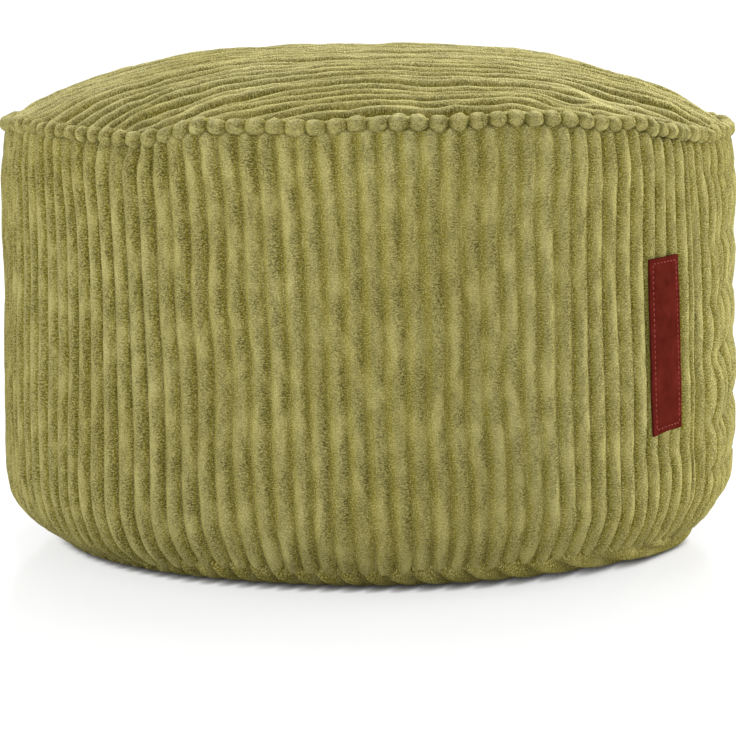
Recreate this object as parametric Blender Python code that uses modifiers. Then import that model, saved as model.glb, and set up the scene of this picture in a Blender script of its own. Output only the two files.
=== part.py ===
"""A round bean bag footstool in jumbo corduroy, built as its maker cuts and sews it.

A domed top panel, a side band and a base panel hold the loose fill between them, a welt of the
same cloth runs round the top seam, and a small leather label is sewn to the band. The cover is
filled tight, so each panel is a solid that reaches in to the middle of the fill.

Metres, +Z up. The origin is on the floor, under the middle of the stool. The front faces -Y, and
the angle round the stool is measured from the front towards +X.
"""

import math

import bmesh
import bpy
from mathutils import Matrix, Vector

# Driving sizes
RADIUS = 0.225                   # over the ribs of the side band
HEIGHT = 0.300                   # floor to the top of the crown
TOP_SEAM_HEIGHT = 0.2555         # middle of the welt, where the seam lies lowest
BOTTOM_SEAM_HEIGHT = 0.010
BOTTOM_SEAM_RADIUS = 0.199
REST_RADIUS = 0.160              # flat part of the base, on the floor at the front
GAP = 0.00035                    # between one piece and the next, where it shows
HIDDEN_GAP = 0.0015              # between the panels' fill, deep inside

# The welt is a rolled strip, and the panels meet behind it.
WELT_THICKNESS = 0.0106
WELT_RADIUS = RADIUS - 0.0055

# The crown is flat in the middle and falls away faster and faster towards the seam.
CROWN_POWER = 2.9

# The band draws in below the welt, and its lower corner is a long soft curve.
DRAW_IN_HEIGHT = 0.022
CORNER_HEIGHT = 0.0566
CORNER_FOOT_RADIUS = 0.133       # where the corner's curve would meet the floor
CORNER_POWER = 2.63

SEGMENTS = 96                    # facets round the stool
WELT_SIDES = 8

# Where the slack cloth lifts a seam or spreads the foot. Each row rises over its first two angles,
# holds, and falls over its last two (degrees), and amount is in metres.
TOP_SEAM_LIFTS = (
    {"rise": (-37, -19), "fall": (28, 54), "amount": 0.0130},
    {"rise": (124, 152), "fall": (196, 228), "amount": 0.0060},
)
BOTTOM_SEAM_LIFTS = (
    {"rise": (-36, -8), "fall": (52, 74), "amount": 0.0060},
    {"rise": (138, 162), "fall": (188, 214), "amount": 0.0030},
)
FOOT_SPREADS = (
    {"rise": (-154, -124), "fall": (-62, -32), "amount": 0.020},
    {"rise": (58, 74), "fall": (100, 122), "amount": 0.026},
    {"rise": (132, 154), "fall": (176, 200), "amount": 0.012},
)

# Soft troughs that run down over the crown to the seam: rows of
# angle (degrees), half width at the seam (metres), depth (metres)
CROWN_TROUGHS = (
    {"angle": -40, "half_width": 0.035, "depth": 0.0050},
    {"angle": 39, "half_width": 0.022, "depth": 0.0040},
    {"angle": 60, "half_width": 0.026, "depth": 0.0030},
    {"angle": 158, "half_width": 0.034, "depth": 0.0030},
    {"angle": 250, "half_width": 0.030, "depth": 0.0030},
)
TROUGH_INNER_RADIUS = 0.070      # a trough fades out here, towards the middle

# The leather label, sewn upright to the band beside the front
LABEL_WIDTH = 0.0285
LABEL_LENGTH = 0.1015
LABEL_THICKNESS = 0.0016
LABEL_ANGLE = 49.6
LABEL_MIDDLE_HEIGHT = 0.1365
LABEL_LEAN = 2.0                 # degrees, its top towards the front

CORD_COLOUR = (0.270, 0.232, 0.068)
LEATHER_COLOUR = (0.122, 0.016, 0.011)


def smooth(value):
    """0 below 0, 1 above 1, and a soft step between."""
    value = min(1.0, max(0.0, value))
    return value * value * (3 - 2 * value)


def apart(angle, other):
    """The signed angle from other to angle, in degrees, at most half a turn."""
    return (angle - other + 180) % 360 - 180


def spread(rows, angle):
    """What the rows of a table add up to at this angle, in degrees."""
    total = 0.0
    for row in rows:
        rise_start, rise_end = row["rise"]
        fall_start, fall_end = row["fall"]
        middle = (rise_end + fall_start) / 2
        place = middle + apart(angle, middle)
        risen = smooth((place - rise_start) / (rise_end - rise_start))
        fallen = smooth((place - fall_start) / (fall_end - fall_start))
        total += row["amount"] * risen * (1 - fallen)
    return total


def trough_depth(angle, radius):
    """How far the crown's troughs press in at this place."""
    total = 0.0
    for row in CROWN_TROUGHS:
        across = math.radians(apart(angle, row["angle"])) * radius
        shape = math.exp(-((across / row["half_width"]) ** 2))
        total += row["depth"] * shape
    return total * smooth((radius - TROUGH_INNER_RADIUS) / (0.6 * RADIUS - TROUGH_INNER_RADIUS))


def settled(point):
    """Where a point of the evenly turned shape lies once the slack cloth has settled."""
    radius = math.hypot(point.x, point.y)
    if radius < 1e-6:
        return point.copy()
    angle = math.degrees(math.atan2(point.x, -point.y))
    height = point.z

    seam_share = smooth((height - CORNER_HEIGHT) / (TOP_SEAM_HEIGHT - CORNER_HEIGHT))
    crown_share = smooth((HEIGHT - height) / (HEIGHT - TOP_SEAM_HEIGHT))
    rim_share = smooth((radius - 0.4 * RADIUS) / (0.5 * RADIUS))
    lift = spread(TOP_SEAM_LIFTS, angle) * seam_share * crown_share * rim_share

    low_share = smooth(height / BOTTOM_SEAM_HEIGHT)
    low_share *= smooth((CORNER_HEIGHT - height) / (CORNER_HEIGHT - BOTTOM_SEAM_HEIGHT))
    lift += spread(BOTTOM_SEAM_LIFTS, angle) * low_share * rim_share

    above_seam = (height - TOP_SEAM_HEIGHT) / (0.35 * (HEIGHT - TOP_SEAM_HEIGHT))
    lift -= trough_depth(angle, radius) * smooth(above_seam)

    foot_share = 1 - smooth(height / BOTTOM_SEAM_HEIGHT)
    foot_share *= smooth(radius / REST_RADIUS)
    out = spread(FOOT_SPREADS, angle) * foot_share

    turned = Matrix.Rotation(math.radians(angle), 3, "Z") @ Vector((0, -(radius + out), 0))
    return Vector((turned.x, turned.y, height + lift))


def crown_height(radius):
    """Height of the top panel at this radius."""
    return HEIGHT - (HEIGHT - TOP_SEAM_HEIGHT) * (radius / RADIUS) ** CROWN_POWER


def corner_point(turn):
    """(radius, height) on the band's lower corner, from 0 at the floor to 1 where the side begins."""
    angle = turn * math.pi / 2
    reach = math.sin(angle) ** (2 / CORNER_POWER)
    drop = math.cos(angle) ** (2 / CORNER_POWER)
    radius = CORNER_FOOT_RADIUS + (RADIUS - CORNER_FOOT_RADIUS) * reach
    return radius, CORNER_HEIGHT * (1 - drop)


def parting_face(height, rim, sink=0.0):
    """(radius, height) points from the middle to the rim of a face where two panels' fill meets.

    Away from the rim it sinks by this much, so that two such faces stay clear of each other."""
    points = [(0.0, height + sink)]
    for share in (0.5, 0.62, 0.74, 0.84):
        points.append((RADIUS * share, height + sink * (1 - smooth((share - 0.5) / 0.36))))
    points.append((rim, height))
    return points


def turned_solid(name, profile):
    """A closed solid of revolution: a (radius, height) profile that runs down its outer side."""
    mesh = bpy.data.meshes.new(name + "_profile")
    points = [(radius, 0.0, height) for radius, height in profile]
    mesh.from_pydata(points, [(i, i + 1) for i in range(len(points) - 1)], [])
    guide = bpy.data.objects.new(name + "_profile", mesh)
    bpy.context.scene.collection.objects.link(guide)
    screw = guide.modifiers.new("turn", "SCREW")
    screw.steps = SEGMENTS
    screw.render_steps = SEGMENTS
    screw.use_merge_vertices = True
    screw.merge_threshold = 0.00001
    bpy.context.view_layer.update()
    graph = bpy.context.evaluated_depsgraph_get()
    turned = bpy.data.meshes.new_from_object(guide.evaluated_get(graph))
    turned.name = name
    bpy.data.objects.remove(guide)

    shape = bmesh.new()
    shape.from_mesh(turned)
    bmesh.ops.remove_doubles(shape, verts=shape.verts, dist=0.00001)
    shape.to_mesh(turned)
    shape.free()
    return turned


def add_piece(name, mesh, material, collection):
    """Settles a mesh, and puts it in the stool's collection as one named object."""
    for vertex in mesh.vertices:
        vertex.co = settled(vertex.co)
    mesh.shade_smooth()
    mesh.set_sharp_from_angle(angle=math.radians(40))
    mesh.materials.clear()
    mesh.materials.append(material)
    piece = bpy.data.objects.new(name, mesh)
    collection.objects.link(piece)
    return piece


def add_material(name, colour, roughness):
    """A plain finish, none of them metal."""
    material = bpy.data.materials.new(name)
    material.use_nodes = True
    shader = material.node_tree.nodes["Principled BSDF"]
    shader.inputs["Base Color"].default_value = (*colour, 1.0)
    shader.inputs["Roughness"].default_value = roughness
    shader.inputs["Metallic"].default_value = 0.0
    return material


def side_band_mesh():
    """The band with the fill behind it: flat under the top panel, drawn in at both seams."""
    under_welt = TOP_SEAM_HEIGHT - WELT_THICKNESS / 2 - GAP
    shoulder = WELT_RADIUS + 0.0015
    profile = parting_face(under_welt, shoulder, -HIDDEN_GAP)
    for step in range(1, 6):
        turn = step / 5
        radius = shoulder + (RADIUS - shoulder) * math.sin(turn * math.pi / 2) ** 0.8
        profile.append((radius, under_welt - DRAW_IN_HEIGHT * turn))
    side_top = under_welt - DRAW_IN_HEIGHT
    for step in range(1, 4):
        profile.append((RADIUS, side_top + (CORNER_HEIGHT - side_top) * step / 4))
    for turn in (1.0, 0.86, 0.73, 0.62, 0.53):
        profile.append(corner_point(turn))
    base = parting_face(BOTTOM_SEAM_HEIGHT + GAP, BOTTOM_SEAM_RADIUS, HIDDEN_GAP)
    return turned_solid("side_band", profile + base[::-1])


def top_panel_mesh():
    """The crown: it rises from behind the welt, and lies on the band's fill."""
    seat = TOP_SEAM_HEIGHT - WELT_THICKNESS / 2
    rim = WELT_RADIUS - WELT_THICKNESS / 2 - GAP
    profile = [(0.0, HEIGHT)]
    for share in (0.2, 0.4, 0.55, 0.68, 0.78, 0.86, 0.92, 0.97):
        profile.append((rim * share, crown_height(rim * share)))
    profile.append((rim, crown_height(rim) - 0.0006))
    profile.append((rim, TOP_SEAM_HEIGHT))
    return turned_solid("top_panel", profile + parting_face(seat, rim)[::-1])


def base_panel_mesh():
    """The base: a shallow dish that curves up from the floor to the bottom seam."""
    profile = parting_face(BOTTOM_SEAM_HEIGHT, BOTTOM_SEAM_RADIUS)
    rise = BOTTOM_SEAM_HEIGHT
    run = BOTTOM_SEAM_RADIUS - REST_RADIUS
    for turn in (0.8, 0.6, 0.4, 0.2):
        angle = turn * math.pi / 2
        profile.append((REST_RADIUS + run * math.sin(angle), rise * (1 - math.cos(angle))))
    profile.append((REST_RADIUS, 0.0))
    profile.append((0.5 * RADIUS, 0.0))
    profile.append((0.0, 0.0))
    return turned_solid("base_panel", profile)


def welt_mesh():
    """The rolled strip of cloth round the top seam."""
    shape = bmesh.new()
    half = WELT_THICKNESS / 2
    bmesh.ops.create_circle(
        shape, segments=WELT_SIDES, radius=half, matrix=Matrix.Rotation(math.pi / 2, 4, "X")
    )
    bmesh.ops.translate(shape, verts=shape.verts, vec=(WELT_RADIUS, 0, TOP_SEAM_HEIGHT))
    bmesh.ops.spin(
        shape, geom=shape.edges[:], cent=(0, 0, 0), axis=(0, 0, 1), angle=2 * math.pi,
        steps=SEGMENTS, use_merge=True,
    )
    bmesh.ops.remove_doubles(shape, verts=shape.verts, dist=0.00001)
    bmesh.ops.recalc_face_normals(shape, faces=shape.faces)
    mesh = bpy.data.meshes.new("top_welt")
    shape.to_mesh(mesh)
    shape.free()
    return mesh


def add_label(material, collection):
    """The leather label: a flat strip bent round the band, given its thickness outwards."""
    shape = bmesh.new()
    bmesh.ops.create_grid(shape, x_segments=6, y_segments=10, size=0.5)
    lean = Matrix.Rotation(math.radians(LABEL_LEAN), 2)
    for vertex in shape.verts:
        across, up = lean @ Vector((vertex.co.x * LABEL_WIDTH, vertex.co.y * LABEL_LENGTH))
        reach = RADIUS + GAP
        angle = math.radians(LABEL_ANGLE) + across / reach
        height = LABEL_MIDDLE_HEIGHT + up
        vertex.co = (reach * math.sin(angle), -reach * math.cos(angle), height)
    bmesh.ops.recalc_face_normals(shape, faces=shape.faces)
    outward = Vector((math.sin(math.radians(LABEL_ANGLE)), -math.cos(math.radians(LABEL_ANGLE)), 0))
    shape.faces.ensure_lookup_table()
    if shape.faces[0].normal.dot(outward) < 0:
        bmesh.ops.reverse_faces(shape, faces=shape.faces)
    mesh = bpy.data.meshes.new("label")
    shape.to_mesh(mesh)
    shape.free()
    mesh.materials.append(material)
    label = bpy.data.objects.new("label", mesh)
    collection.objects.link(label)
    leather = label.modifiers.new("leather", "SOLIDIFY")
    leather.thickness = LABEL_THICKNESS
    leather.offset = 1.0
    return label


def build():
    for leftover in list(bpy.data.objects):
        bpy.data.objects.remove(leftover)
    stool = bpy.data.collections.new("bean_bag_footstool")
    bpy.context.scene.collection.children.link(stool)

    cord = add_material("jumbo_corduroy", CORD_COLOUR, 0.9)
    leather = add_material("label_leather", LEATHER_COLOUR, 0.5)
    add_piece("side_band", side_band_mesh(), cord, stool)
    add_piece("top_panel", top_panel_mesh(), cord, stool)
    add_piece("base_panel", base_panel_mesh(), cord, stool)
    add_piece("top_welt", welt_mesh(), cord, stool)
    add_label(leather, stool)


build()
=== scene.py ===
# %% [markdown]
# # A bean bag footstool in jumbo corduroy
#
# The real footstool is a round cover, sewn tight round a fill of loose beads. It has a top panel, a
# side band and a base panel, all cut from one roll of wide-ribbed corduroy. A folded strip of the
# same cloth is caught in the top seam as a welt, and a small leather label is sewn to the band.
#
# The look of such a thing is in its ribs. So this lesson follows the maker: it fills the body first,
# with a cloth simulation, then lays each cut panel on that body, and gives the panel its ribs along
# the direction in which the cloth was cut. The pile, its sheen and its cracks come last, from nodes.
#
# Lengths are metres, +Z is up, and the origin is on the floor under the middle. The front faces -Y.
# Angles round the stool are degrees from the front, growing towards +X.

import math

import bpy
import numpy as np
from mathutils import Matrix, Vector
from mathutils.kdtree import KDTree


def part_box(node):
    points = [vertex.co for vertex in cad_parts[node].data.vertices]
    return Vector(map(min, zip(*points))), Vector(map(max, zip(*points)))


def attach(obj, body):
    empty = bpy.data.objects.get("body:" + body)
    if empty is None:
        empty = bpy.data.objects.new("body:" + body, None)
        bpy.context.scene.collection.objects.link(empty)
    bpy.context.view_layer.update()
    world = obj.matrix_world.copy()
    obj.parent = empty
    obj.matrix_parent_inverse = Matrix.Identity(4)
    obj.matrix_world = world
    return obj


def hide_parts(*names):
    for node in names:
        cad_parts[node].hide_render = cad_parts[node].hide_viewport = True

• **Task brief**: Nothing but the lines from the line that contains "bpy.context.scene.collection.children.link(stool)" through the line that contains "for node in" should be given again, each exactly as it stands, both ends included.

• **Answer for this exercise**:
    bpy.context.scene.collection.children.link(stool)

    cord = add_material("jumbo_corduroy", CORD_COLOUR, 0.9)
    leather = add_material("label_leather", LEATHER_COLOUR, 0.5)
    add_piece("side_band", side_band_mesh(), cord, stool)
    add_piece("top_panel", top_panel_mesh(), cord, stool)
    add_piece("base_panel", base_panel_mesh(), cord, stool)
    add_piece("top_welt", welt_mesh(), cord, stool)
    add_label(leather, stool)


build()
=== scene.py ===
# %% [markdown]
# # A bean bag footstool in jumbo corduroy
#
# The real footstool is a round cover, sewn tight round a fill of loose beads. It has a top panel, a
# side band and a base panel, all cut from one roll of wide-ribbed corduroy. A folded strip of the
# same cloth is caught in the top seam as a welt, and a small leather label is sewn to the band.
#
# The look of such a thing is in its ribs. So this lesson follows the maker: it fills the body first,
# with a cloth simulation, then lays each cut panel on that body, and gives the panel its ribs along
# the direction in which the cloth was cut. The pile, its sheen and its cracks come last, from nodes.
#
# Lengths are metres, +Z is up, and the origin is on the floor under the middle. The front faces -Y.
# Angles round the stool are degrees from the front, growing towards +X.

import math

import bpy
import numpy as np
from mathutils import Matrix, Vector
from mathutils.kdtree import KDTree


def part_box(node):
    points = [vertex.co for vertex in cad_parts[node].data.vertices]
    return Vector(map(min, zip(*points))), Vector(map(max, zip(*points)))


def attach(obj, body):
    empty = bpy.data.objects.get("body:" + body)
    if empty is None:
        empty = bpy.data.objects.new("body:" + body, None)
        bpy.context.scene.collection.objects.link(empty)
    bpy.context.view_layer.update()
    world = obj.matrix_world.copy()
    obj.parent = empty
    obj.matrix_parent_inverse = Matrix.Identity(4)
    obj.matrix_world = world
    return obj


def hide_parts(*names):
    for node in names:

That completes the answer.